Foresight Hospital and Health Systems
- Company type: Private
- Industry: Healthcare
- Founded: 2022
- Founder: Sameer Suhail
- Headquarters: Illinois, United States
- Key people: Sameer Suhail (CEO)
- Website: www.foresighthealth.us

= Foresight Hospital and Health Systems =

Healthcare operator and service provider

Foresight Hospital and Health Systems is an American healthcare operator and service provider.
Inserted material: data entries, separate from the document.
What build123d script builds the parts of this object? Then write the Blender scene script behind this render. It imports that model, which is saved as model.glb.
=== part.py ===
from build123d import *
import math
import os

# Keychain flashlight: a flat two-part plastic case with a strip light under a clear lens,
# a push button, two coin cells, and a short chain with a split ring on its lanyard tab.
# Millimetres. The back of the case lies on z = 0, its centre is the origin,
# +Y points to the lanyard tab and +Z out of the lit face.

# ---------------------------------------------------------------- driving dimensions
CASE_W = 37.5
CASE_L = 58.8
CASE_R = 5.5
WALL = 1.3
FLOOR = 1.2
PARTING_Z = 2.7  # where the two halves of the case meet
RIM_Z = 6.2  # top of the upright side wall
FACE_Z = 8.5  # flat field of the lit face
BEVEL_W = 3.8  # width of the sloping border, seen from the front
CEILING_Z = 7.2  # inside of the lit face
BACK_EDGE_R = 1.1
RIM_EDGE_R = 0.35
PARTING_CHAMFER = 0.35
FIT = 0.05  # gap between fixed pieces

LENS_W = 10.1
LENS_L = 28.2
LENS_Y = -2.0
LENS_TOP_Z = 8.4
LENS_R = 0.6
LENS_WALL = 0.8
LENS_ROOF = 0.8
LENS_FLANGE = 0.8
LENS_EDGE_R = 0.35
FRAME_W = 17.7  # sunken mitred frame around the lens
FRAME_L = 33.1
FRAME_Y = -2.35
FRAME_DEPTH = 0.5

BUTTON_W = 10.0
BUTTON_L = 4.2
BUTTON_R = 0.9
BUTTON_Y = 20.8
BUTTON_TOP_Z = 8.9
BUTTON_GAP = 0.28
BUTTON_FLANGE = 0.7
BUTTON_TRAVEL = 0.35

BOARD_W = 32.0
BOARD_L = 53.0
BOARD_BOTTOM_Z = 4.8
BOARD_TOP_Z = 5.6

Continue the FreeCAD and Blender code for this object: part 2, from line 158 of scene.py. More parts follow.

Founded in Illinois, Foresight Hospital and Health Systems provides health care services to underserved rural and urban communities, while changing the landscape of health care service delivery and accessibility.

In early 2022, CEO and founder, Sameer Suhail, opened Foresight Hospital and Health Systems in Stuart, Virginia in response to a need for healthcare services.

== History ==
Patrick County residents have been without local emergency medical care since September 2017. The Patrick County Hospital, closed in 2017 after filing for bankruptcy in 2016, leaving the county without a hospital. In 2022, in response to a great need for healthcare services in Roanoke County, the founder, Sameer Suhail decided to acquire and build a new hospital.

Chicago-based company named Foresight HS Property Holdings – Blue Ridge, LLC bought the property in April 2022. The deed to the property was previously held by Patrick County Real Estate, LLC. A spokesperson for Chicago-based Foresight HS Property Holdings – Blue Ridge, LLC confirmed that a purchase agreement for the vacant hospital campus is in place and that "Foresight has plans to move forward with a new healthcare facility".

== Services ==
Foresight Hospital and Health Systems provides medical billing, coding and collections services, oversight of outpatient pharmacy operations, and aid with the procurement of medical equipment and supplies. The healthcare operator also has an extensive and expanding behavioral health division, which manages and will soon own inpatient and outpatient psychiatric service lines.